Na verdade, os muros nada mudam nas causas profundas da insegurança ou da imigração: a construção de todas estas barreiras não diminuiu os números de asilo ou os ataques terrorista. Levaram, apenas, os grupos a adaptar-se.

Segundo Reece Jones, professor na Universidade do Hawai e autor de Border Walls: Security and the War on Terror in the United States, India, and Israel, “o encerramento das fronteiras só faz deslocar o problema, levando os migrantes através de desertos terríveis ou para embarcações no Mediterrâneo. E isso só aumenta o número de vítimas”.

Mais de 40 mil pessoas morreram desde 2000 ao tentarem imigrar, diz a Organização Mundial de Migrações.

Para Emmanuel Brunet-Jailly, da universidade canadiana de Victoria, “a actual vaga de migrantes diz aos políticos que os muros são necessários”. “Porque apelam aos velhos mitos das fronteiras, à linha traçada na areia. O que torna mais difícil que a opinião pública aceite o facto de a cooperação, a diplomacia e a partilha de informação, serem mais eficazes a longo prazo”.

Algumas barreiras
Hungria — É o muro mais recente, obra que o Governo conservador quer ter concluída amanhã. São 177 km ao longo da fronteira com a Sérvia.

Espanha/Marrocos — Os enclaves espanhóis de Ceuta e Melilla, na costa marroquina, estão cercados por barreiras. Muitos morreram ao tentar saltá-las, outros foram mortos pelas tropas marroquinas.

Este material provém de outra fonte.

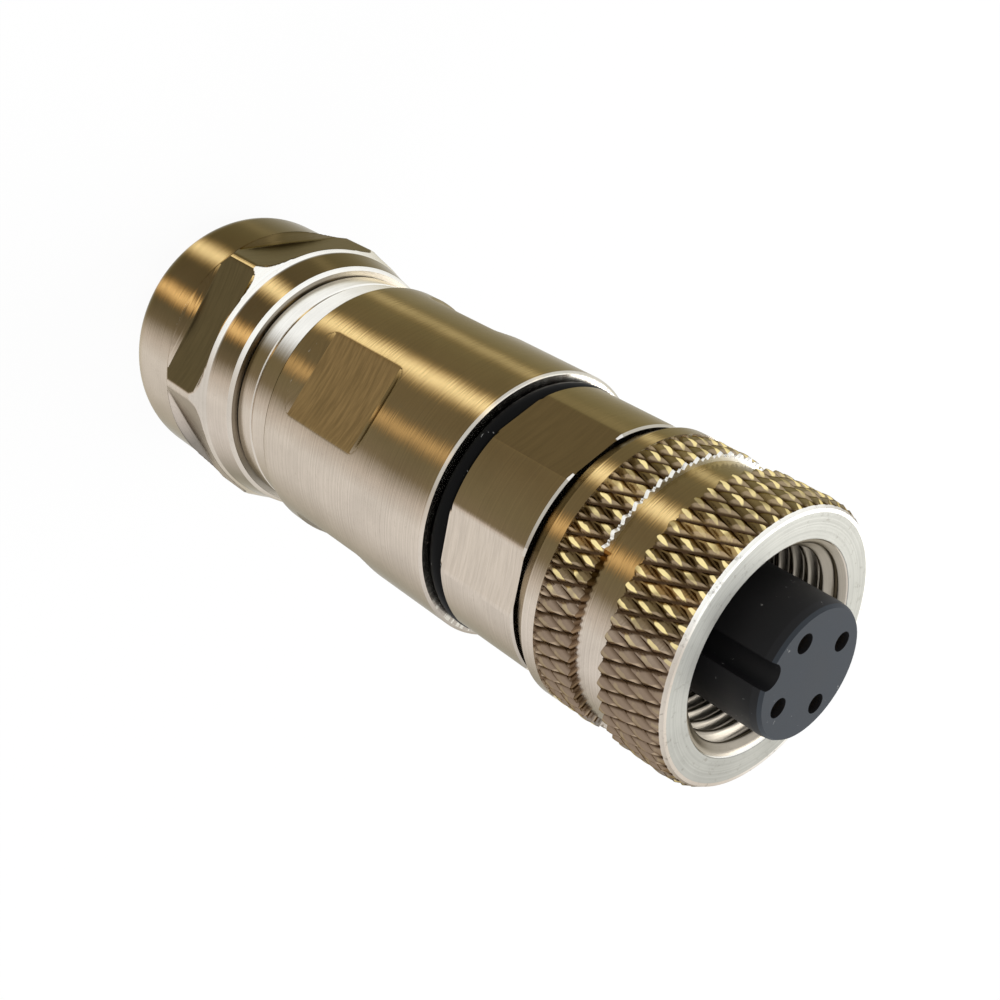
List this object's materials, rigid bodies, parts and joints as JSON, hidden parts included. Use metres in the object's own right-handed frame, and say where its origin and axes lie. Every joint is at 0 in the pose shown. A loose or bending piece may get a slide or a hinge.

Grécia/Turquia — A melhoria das relações bilaterais e o levantamento das minas na fronteira levou a que a zona se tornasse num dos principais pontos de entrada de migrantes na União Europeia. O muro de Evros foi edificado em 2012.

Arábia Saudita/ Iraque — Perante a ameaça do Estado Islâmico, os sauditas estão a alargar uma barreira que já existia, de sete metros de altura, para 900 quilómetros; terá 78 postos de observação, oito centros de comandos e 32 postos de reacção rápida.

Israel — A construção do muro separando Israel dos territórios ocupados começou em 2002 com o objectivo de o proteger de ataques palestinianos. Os detractores dizem que foi um pretexto para confiscar terras e estabelecer uma fronteira de facto, violando acordos.

EUA/México — O Presidente Bill Clinton começou a reforçar a fronteira nos anos 1990. A crença de que por ali entravam membros da Al-Qaeda justificou a aposta em barreiras sólidas. A imigração estará no centro da campanha presidencial de 2016.

Índia/Bangladesh — Em 1993 a Índia cobriu a sua fronteira com o Bangladesh com arame farpado para tentar reduzir o número de imigrantes. A decisão abriu a disputa sobre o traçado da fronteira e cem mil pessoas ficaram em terra de ninguém, sem serviços públicos.

Chipre — Um muro continua a cortar em duas a capital, Nicósia, dividida entre a parte grega e a parte turca da ilha desde a invasão turca de 1974.

Irlanda do Norte — Há em Belfast 99 “linhas de paz” que separam católicos e protestantes; as mais antigas são de 1969. Apesar de acordos de paz, o número aumentou.